Given the rates of custom hire, it’s not surprising the lines are keen to snare more private clients: even if Crystal fills Esprit to capacity – perhaps on a trip from Athens to Dubrovnik, with 75 passengers paying $6,230 each, that still only earns the firm $467,250 in a week, compared with snaring a half million dollars from a single client over the same period. Most dedicate a full-time staffer to oversee charter programs. Yet, notwithstanding daily inquiries about such private hires, most of the lines are oddly secretive about this revenue stream, preferring discretion.A Quiet Habit

 

“Seabourn is not interested in providing this information and will have to pass on this opportunity,” sniffed one corporate spokesperson via e-mail in response to queries from Bloomberg. Rival Celebrity Cruises was equally evasive, though it did confirm after multiple e-mails that its 100-person ship, Xpedition, has been privately chartered. In part, companies fret that regular passengers might be deterred from booking if there’s a chance that a favorite ship might be off-limits for several weeks, though such charters are customarily planned two or more years ahead of time and rarely interfere with regular sailings. It’s easy to spot when a commercial ship will be offline for a private charter: Browse its year-long sailing schedule and look for weeks in which a vessel isn’t on offer and has probably been hired as a private, floating playground.

Renting an entire ship for the week puts no limits on what you can do, on or off the boat, according to Bruce Setloff, head of sales and charters for Crystal cruises. A wealthy Brazilian family hired the Crystal Esprit for a summer vacation tour of Croatia and the Mediterranean. “They asked us to clean the beaches at every port before they arrived, so we hired people to go and pick everything up, especially when they had to go to public beaches at a few of the ports,” Setloff said by phone from his Century City, Calif., offices. Celebrities Love It

When a well-known former talk show host hired a ship from Crystal, she wanted every guest to take a gift home from the trip. The solution: For mementoes, travelers' initials were embroidered onto pillowcases in their staterooms.

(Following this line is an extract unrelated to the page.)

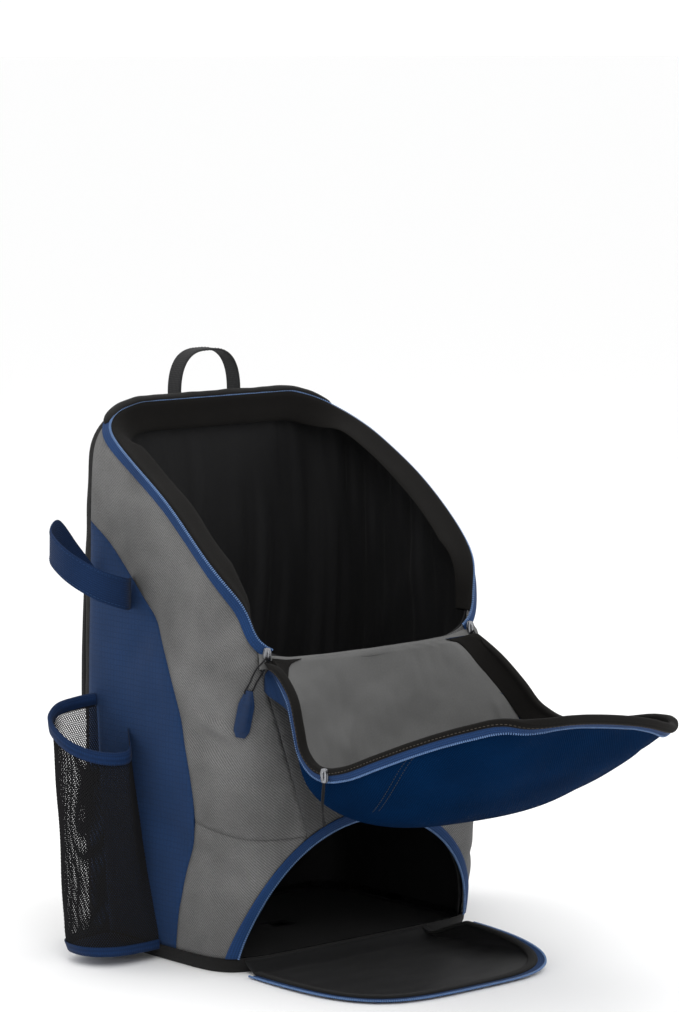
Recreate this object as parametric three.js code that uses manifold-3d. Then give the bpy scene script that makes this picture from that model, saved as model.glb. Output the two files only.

Milestone birthdays inspire many private charters. Setloff cited the 60th-birthday celebration he oversaw for another wealthy client. The birthday boy wanted the ship festooned with his family crest. It flew from the mast and appeared on the staff 's custom polo shirts (which read "Happy 60th") and even on a custom decal placed along the bottom of the swimming pool. “Every day was 'Happy Birthday' on board,” said Setloff.

Windstar relies on landmark birthdays for much custom business. Conover confided that a client from London takes a weeklong, private, birthday trip most years; in 2016, the woman plans to celebrate year 75 by cruising the Mediterranean with 200 close pals on a custom itinerary of private islands and coves that are generally off-limits to commercial sailings.

“She rolls out everything: They have high tea every day at her request, and there’s a theme dinner every time, with customized menus,” Conover said, flagging an additional bonus for any private sailings. “She drives the ship every day, too.”

Most cruise experts credit Larry Pimentel, an industry legend who is currently running Royal Caribbean’s upscale subsidiary Azamara Club Cruises, with having originally conceived the idea of private charters. Pimentel spent three decades atop several companies, including stints as chief executive officer at Cunard Line and Seabourn Cruise Line. He identified the opportunity for private charters when tasked with launching a newly refurbished, 50-stateroom ship right around the time of the Sept. 11 attacks. 

“When the truly wealthy are looking to charter a yacht, most of them are too small for what they want–just 10 or 12 people,” Pimentel said via phone from Azamara's Journey as it was emerging from dry dock in the Bahamas. “They love the notion of wealthy, privacy, exclusivity, and freedom.” One of Azamara’s midsize ships, with space for 686 guests, was recently chartered for an on-board wedding; the covered pool served as a dance floor and entertainers boarded the ship to play during stops in Corsica and Sardinia.

Nothing, though, tops the largesse of a recent Azamara booking by a client who was eager to celebrate his father’s 70th birthday on a certain date. The ship was scheduled to make a glorious journey from Venice to Athens via the Croatian coast and Greek islands such as Santorini. Pimentel had to tell him that many of the vessel's staterooms had already been booked.

“He came to me and said: ‘I know your ship is full, but I’m prepared to give everyone who booked that week not one but two free cruises, whatever it takes to get that voyage.’ So he spent over $600,000 to buy them out—he had to handle some of the nonrefundable air tickets, too, of course—before he even got to the cost of the cruise.”